Mass media, anymore, is a frenzied tribe of monkeys slinging shit and they don’t care who gets hit. Now, with the advent of smaller camera technology and the ease of uploading to the world-wide-web, everyone’s a producer, director and star. Sadly, not everyone is a writer, so the stories they tell bite the big trapeze. In case you can’t tell, I’m not a proponent of the infinite monkey theorem. If you put enough monkeys in a room and let them bang away on typewriters — when they’re not bangin’ each other or slinging shit — you’re not, at the end of the day, going to have the next winning screenplay.
I fully admit to being a looky-loo, myself, and staring in astonishment at much of the trash that floats by my overwhelmed senses. It takes a willing effort to be mindful and not get carried downstream by the flotsam and jetsam of that shitty little upstream village’s poor waste management system. If raw sewage is pouring into your water source, you might want to consider moving — or taking only a sponge bath, as needed. Full immersion can be hazerdous to your health.
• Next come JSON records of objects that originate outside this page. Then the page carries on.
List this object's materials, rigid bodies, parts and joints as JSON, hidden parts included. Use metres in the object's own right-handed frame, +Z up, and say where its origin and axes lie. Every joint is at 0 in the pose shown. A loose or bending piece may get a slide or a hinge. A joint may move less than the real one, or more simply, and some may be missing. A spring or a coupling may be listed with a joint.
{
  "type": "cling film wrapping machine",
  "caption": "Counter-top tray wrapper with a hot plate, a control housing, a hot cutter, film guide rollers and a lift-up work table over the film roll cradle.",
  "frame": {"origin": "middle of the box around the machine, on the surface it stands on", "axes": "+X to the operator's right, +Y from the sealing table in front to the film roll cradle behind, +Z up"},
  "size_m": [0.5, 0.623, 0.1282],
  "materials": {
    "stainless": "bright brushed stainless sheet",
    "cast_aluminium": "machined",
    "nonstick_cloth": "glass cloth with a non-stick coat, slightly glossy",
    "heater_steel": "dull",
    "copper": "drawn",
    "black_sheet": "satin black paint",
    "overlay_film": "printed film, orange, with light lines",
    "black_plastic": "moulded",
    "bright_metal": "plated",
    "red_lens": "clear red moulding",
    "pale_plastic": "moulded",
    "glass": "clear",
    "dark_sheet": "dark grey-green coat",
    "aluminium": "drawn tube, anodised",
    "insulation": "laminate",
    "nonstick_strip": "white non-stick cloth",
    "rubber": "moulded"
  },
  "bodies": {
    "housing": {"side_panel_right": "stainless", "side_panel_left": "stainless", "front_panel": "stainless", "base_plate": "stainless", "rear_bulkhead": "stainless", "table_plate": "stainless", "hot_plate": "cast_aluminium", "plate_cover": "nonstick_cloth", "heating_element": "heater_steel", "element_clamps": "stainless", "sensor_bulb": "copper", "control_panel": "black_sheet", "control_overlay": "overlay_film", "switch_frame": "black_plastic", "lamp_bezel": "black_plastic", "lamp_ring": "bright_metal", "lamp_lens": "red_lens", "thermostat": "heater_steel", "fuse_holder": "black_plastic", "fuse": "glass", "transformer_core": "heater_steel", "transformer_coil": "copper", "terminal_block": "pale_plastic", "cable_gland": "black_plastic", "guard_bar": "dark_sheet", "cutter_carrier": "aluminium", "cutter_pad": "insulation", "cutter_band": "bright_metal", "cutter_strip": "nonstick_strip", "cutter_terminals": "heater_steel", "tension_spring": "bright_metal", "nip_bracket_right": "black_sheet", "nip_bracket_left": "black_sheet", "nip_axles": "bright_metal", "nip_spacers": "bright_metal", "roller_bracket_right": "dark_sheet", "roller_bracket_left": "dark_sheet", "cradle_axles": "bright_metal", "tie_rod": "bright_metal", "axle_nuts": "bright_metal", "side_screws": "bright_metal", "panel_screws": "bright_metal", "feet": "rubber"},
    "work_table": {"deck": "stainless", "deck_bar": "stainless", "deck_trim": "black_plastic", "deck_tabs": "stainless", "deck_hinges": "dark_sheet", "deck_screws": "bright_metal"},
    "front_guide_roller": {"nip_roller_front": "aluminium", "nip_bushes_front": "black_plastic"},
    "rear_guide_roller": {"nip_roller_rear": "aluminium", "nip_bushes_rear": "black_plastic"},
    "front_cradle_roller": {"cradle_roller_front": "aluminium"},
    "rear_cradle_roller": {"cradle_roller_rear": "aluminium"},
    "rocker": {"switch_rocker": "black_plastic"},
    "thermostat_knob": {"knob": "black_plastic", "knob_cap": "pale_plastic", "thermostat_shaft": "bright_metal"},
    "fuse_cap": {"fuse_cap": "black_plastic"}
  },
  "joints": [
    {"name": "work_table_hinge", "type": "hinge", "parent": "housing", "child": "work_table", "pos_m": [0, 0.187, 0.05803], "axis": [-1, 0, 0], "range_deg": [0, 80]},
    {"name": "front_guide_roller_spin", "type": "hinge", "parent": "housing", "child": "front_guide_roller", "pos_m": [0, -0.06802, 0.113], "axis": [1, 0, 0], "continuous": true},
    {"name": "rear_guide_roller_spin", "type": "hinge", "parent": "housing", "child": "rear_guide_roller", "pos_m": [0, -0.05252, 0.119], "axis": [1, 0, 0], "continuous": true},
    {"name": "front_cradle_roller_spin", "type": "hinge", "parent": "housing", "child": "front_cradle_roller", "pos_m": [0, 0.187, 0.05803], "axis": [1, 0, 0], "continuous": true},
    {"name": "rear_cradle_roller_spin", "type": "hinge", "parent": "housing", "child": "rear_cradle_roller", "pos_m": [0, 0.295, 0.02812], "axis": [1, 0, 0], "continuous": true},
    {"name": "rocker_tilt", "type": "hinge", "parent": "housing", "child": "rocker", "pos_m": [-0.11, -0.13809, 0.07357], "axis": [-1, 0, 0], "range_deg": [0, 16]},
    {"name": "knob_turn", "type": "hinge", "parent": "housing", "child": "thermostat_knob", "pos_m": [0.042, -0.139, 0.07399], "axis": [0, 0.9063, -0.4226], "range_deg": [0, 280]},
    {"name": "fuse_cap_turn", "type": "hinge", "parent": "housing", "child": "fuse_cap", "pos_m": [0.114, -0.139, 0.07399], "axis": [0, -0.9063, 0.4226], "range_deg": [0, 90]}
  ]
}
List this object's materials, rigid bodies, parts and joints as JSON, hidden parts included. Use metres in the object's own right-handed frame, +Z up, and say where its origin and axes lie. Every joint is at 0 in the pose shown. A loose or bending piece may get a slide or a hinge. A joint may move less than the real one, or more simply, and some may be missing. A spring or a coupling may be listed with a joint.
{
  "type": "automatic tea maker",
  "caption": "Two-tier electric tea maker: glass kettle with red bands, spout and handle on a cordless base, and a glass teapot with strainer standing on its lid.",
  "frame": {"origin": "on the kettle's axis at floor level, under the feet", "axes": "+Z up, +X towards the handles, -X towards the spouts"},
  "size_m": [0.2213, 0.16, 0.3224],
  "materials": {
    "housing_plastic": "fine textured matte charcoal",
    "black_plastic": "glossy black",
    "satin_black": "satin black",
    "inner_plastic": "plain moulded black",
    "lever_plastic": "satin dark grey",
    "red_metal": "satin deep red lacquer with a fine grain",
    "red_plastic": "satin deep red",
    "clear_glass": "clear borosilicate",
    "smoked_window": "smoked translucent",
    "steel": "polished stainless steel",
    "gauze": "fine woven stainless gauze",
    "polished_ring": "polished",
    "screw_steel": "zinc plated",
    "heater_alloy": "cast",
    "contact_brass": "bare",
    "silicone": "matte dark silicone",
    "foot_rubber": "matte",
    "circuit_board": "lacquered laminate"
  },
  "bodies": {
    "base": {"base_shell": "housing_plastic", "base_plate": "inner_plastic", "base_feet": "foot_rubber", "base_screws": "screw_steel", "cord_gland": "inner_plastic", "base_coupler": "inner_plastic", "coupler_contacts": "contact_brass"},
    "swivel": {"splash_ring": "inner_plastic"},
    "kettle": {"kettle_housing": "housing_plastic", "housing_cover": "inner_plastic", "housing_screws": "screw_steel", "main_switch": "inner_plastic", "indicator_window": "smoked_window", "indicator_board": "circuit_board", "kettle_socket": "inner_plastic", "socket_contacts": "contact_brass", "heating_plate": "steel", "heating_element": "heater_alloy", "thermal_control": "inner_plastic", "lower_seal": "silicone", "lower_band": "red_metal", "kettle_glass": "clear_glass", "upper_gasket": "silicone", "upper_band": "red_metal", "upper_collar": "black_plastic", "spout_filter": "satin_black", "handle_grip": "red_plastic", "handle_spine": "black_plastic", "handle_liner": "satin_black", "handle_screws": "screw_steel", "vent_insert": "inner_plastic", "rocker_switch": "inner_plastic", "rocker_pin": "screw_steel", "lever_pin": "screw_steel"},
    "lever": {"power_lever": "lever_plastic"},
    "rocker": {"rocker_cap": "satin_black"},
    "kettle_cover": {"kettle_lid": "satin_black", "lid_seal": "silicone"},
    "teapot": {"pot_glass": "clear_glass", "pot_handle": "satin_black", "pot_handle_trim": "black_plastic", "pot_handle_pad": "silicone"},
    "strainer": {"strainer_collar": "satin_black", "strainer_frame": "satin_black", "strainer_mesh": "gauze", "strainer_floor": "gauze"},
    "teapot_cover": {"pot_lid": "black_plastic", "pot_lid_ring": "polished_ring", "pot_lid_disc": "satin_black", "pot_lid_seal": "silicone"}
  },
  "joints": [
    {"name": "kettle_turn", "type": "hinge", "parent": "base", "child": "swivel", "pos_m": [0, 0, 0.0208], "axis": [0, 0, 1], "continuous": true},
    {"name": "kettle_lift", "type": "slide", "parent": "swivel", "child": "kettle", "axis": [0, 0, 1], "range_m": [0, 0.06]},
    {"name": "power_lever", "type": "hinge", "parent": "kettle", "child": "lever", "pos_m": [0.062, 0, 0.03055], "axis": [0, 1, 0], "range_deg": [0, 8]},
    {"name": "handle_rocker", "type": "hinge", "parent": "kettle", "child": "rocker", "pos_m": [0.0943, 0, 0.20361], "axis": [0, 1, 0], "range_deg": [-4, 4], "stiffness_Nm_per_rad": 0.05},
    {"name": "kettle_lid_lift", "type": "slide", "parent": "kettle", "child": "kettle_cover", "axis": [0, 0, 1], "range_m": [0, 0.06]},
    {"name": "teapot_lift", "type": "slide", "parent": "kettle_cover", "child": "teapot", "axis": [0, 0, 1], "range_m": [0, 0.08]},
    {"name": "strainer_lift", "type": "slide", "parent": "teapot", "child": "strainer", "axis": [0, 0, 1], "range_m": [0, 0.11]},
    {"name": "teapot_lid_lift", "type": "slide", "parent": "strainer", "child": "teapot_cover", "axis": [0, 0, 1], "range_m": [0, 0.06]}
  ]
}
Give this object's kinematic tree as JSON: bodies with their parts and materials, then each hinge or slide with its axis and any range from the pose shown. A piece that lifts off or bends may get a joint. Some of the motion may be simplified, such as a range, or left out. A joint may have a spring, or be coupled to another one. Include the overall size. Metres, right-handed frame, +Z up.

Usually, no single technology is completely bad or good. Well, I would make a case for the atomic bomb being a bad technology, but there are always classic exceptions, everything being relative. For a less strategic example, however, I can just as easily kill you with a shovel as I can use it in digging a ditch to the village to bring in fresh drinking water.
How a tool is used determines whether society is either improved or degraded. Don’t blame the shovel. Shovels don’t kill people — people kill people. Film at Eleven! Of course, shovels won’t melt down and irradiate 20 square miles of habitat, so I don’t support a Shovel Regulatory Commission. Likewise, a National Shovel Association, to protect our right to carry shovels, does not need to be organized.
And when I see the billions of dollars spent on and generated by the excessive whims of most storytellers, plus the starry-eyed patrons who, understandably, want to step out of their sorry little lives into a make-believe world where everything winds up with a Hollywood ending, I empathize and understand. Until we make more shovels — instead of movies or bombs, or movies that bomb — plus men and women willing to use them, the real work will never get done and the shit will just keep flowing downstream.
Movies, books, song and dance are wonderful expressions of human spirit, which can inspire, teach and connect the souls of Earth in a mass consciousness of entertainment that may help transform the world. But you must choose wisely, Grasshopper. Conflict creates drama — and humans love drama. I feel it is the only reason we exist. However, I think the monkeys are minding the machine and, until people stop going to the zoo, the monkeys will just keep slingin’ poo.
For me, I’d like a lot less celebrity and a little more cerebral, and I would actually prefer to see more gore in films. Al Gore. Now, he gets my vote. Of course, though his film An Inconvenient Truth won an Oscar for Best Documentary, last night, I’m waiting for the Supreme Court to step in and reverse the decision. Sadly, this reality show is called America, but I’m getting really tired of the immature plot. It’s time to change the channel or round up some new monkeys.